My roots are in the rural area, but I must say that cities are just more attractive for young people like me. They offer you round-clock opportunities and access to any kind of culture. Cities are often vibrant and dynamic. Cities give me some sense of harmony and structure! Everything seems to be so well balanced: traffic lights control the traffic, the sewer system, the electricity grid et cetera. The naked truth is slightly different however. As everything has its price, massive disruptions such as floods, earthquakes, political unrest or even a plague cannot withstand by a city. An atom bomb or an event like 9/11 can indeed cause some serious damage to people. It has a much bigger impact compared to the countryside. These risks must not be underestimated. But what we really need is more data. Data to support our disaster recovery systems, to increase health and wealth, to foster cultural diversity and basically to give politicians the means to make the right decisions about these topics. However, this will definitely bring tension between the public and private spheres.
Then Zuckerman makes the comparison between a city and communication technology. He touches on the fact that location data is collected through devices like a mobile phone, but also through services like Foursquare. What is more interesting though is that research points out that our lives are actually pathetically limited: “We all filter the places we live into the places where we’re regulars and the ones we avoid, the parts of town where we feel familiar and where we feel foreign. […]What makes cities livable, creative, vital, and ultimately, safe is the street-level random encounter.” So how does this translate to our most important communication technology today: the Web? Well, it turns out that the Web isolates us even worse than the city. The thing is that Web technologies let us digest just what our friends come up with. Since our online lives are just about knowing what our friends know, we might miss out on important stories. Moreover, online services such as Twitter and Facebook collect data about your browsing habits through their widgets (also in recent news in The Netherlands: mobile internet providers track customers traffic and analyse behavior through DPI). This tracking allows the social networking sites to filter and tailor to our personal taste even more, possibly resulting in polarization and extreme views, because we only get to see what web companies think is relevant to us. As a result, our status quo is not challenged and our world view will not be broadened: a threat to our democracy. This is exactly what Eli Pariser is concerned about. Google personalizes your search based on 57 signals about what they know about you (even more when you are logged on), and Facebook decides which information is displayed from our friends. Most people don’t know that Google’s personalized search and the algorithmic decisions Facebook makes, actually isolates us – makes us even ignorant I would say! But people think it’s good because we get to see more of what we already like. Here’s a TED video where Pariser explains what he calls the “filter bubble”:
According to Zuckerman, the solution to the isolation threat of our online experience lies in serendipity. When you live in a city and want to survive, you must be tolerant and open minded towards a diversity of beliefs and values. I believe that certain urban architectures will make you adopt this behavior of openness. At least it gives you some incentive to be more open-minded, even though that might be hard when a stereotypical black steals your bike’s saddle to make you suffer.
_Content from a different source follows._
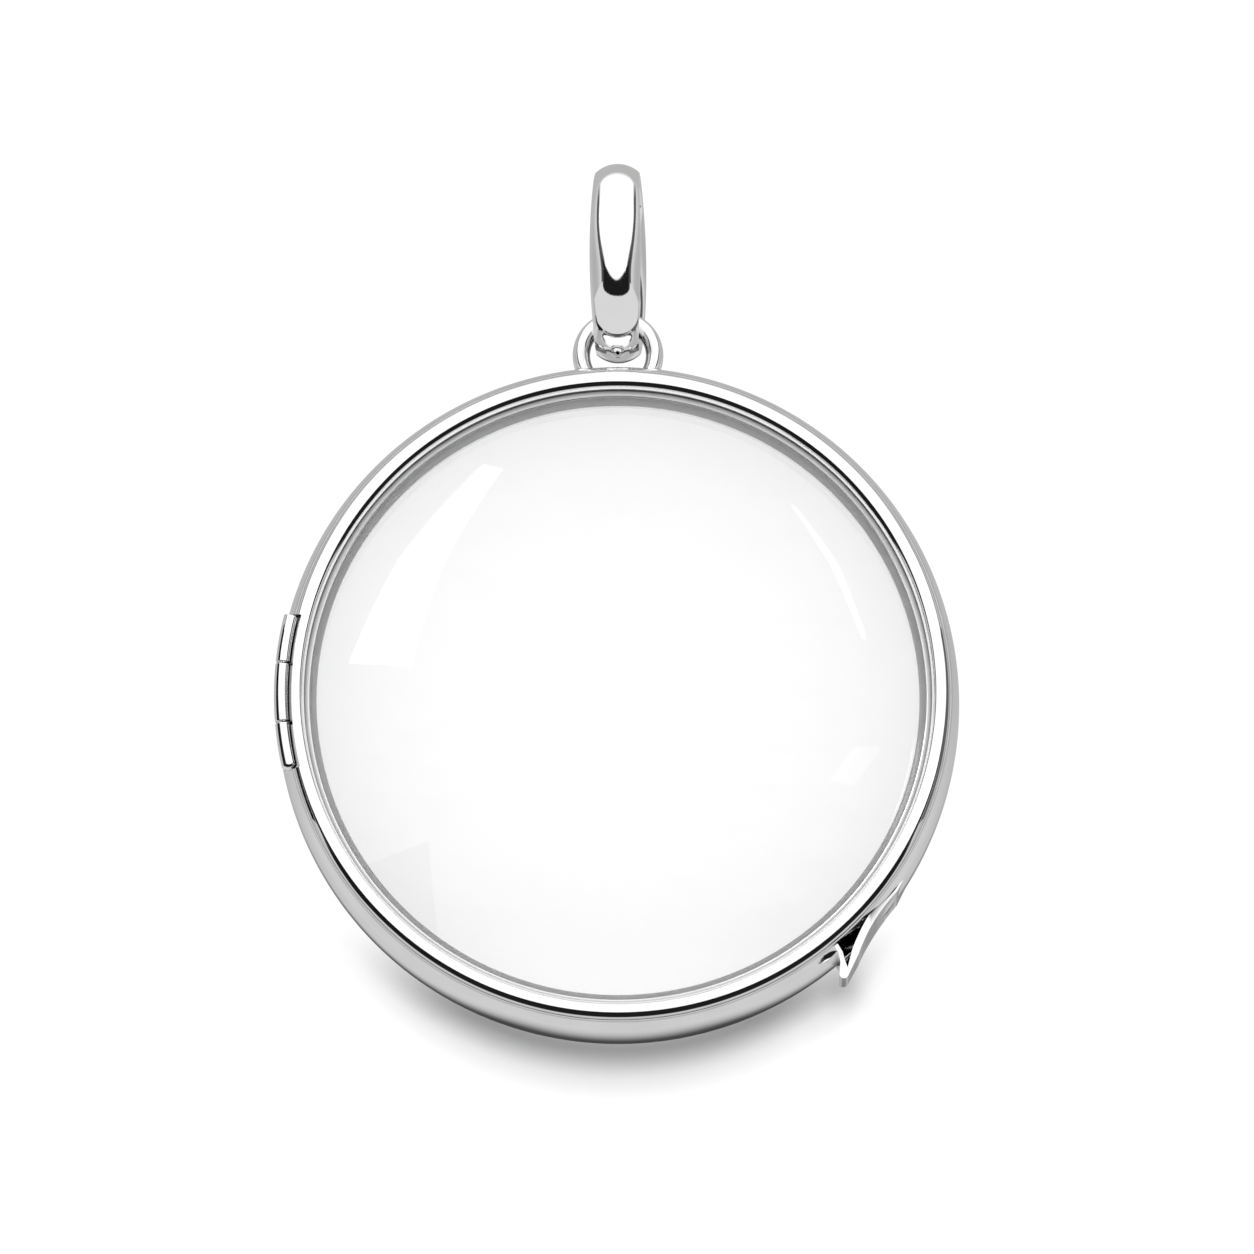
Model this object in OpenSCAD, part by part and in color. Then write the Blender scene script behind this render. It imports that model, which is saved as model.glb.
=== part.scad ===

So in order to remake the Web in the image of the city (note: not the other way around), we need to create online spaces that promote creativeness and innovation. Truth be told, I am not very convinced that the way we have been communicating, living and learning the last decades was so special. We can do much better. The work of activists such as
Mark Surman, pundits like Ethan Zuckerman and Eli Pariser as well as the thinking of writers such as Cory Doctorow, William Gibson and Neil Stephenson should be praised. In particular, on the front of architecture and design I also think of Adam Greenfield, a thought leader in information architecture but who has also been doing work on IT for urban environments through Urbanscale, a boutique practice providing design for networked cities and citizens. A bit closer to home, I am a fan of user experience engineer Alper.
The bottom line is that we need to shape online places that bring us unintended consequences and unexpected discoveries. Make us encounter things by accident. The real challenge for the Web is to embrace these architectures and design patterns of serendipity to connect people and ideas. Only then knowledge sharing will become effective and only then people will finally get of their couch and do something thanks to the Web.